Roy Williams, marketing guru and author of The Wizard of Ads, made a splash on stage at the Responsys Interact conference in San Francisco with a keynote focusing on how today’s consumers are in control.
Pointing to Hollywood, he compared the film Gigli, which was given a big ad budget but was killed in the box office because of bad word-of-mouth, to Pirates of the Caribbean, which suffered the opposite fate. Williams said that marketers should be transparent and focus on “interconnectivity.” He warned marketers: “today, the only thing that is offensive is phoniness.”

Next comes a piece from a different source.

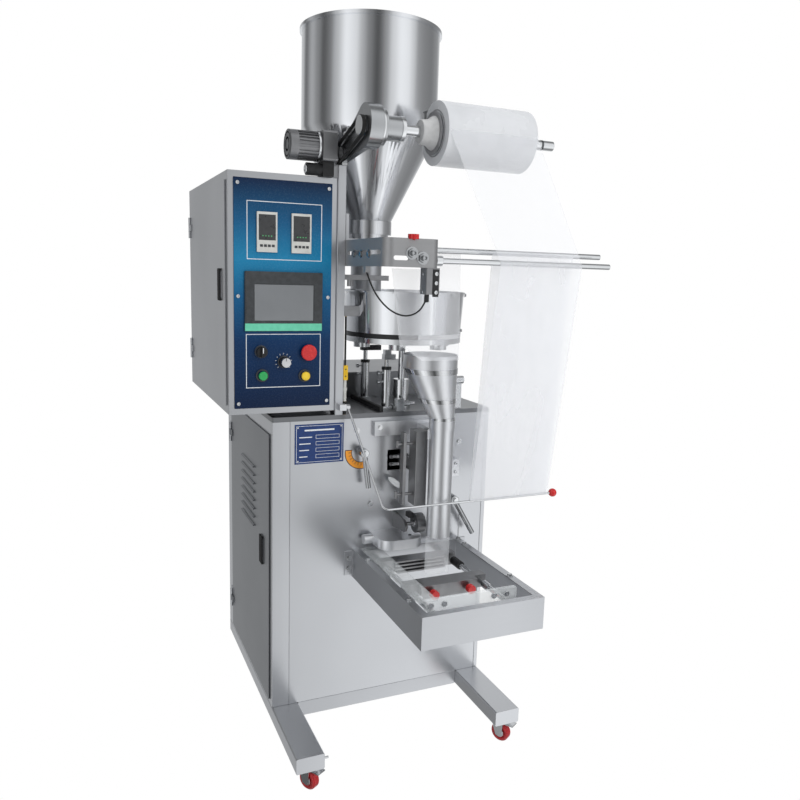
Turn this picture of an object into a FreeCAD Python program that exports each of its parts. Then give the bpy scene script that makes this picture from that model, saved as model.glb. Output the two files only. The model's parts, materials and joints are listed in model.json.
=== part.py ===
import FreeCAD, Part
import math
import os

# Vertical granule packing machine, all sizes in millimetres.
# While it is built up, x runs right along the cabinet's front, y runs back and z runs up from the floor,
# from the cabinet's front left corner. At the end the origin moves to the middle of its footprint.

V = FreeCAD.Vector
AXIS_X = V(1, 0, 0)
AXIS_Y = V(0, 1, 0)
AXIS_Z = V(0, 0, 1)

# Clearances
SEAT_GAP = 0.3
RUN_GAP = 0.05

# Castors and skids
WHEEL_RADIUS = 26.0
WHEEL_WIDTH = 22.0
WHEEL_HUB_RADIUS = 15.0
CASTOR_AXLE_RADIUS = 4.0
CASTOR_TRAIL = 20.0
CASTOR_HEIGHT = 73.0
CASTOR_INSET = 60.0
CASTOR_CROWN_DROP = 11.0
CASTOR_TURN = -149.0
PEDAL_RISE = 4.0
FORK_SHEET = 3.0
KINGPIN_RADIUS = 5.0
SKID_WIDTH = 72.0
SKID_HEIGHT = 41.0
SKID_REACH = 237.0
SKID_CORNER = 4.0

# Cabinet
CABINET_WIDTH = 625.0
CABINET_DEPTH = 570.0
CABINET_TOP = 905.0
SHEET = 3.0
DECK_THICKNESS = 12.0
POST_DEPTH = 22.0
FRONT_LEFT_POST = 46.0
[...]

Shar VanBoskirk, VP and Principal Analyst at Forrester Research, also discussed marketing failures to inspire innovation. She said that marketers should be “customer-obsessed,” and “agile,” which she pointed out Pepsi was not when the company infamously pulled its Superbowl TV ad to focus on the social media Refresh project. It led to a drop in sales and VanBoskirk pointed out that the company neglected to interact in ways that customers enjoy.
VanBoskirk, who argued that we are heading from “the age of information” into “the age of the customer,” outlined four parts of customer lifecycle: discover, explore, buy and engage. “Digital is not the best for each of these goals,” she said. Speaking to a room full of marketers, she continued, “Your challenge is to orchestrate these tools together to focus on the customer.”